Location
- Kelvin Road, Auckland, New Zealand
- Coordinates: 37°03′47″S 174°57′32″E﻿ / ﻿37.0630°S 174.9590°E

Information
- Type: Primary. (Years 0-6)
- Motto: Be the best you can be
- Established: 1968
- Ministry of Education Institution no.: 1332
- Enrollment: 557 (October 2025)
- Socio-economic decile: 1
- Website: krs.ac.nz

= Kelvin Road School =

Kelvin Road School is a medium-sized city school. Located in Papakura, a suburb of Auckland, New Zealand, south of the city's CBD (Downtown Auckland City). The school is located on the eastern side of Papakura, close to Ardmore Airport and near Red Hill. The school is a co-educational contributing state primary school, with a staff of twenty three full-time and four part-time teachers. The school is also part of a programme that adds a social worker to its team several days a week in an effort to build stronger communities.

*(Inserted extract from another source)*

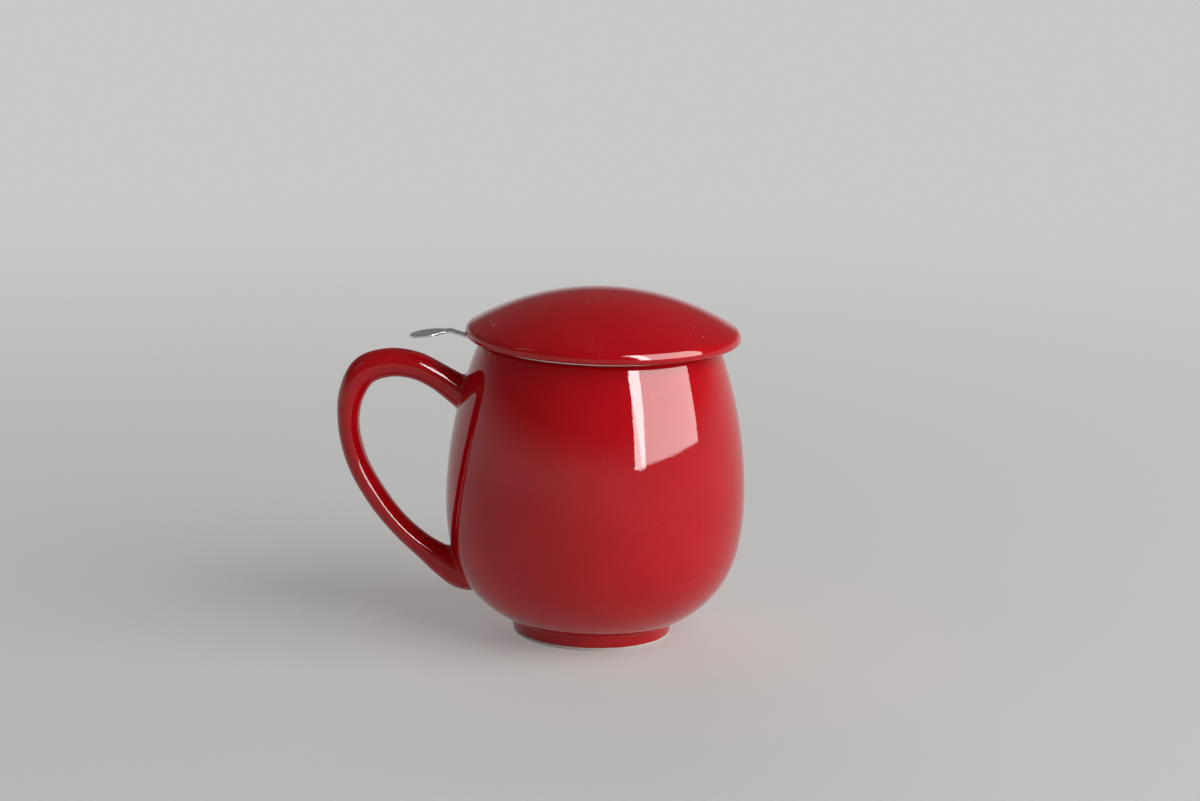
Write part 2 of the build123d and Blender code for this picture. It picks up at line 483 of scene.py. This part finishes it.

Classrooms are in four blocks with facilities: library, speech clinic, reading and resource rooms, music/av room and swimming pool spread among them. The school has a strong focus on ICT in its curriculum and was the lead school in a Ministry of Education ICT Cluster from 2004 to 2006. The school also has a bilingual and two rumaki reo on site and is home to the Kelvin Road Whanau Centre a branch of the Great Potentials charity that helps support families and provides such as the HIPPY programme as well as kindergarten care.

The school provides optional after school care in the form of a homework centre. sKids (Safe Kids In Daily Supervision) also provide safe after school supervision on the school site. Sports are also well catered for and supported by the staff. In 2007 SPARC (Sport & Recreation New Zealand) visited the school and helped run the schools own World Cup Tournament for Soccer which teams had been involved in over the space of two months. Each classroom represented a different country.
Recently the school has been involved in the second Literacy professional development initiative run by the Ministry of Education and has achieved outstanding results. Currently the school is involved in the Papakura Achievement Initiative, which has a strong focus on Literacy.

As part of the schools focus on ICT the school runs its own Radio Station called KRS FM which is broadcast on FM 107.1 throughout the school day.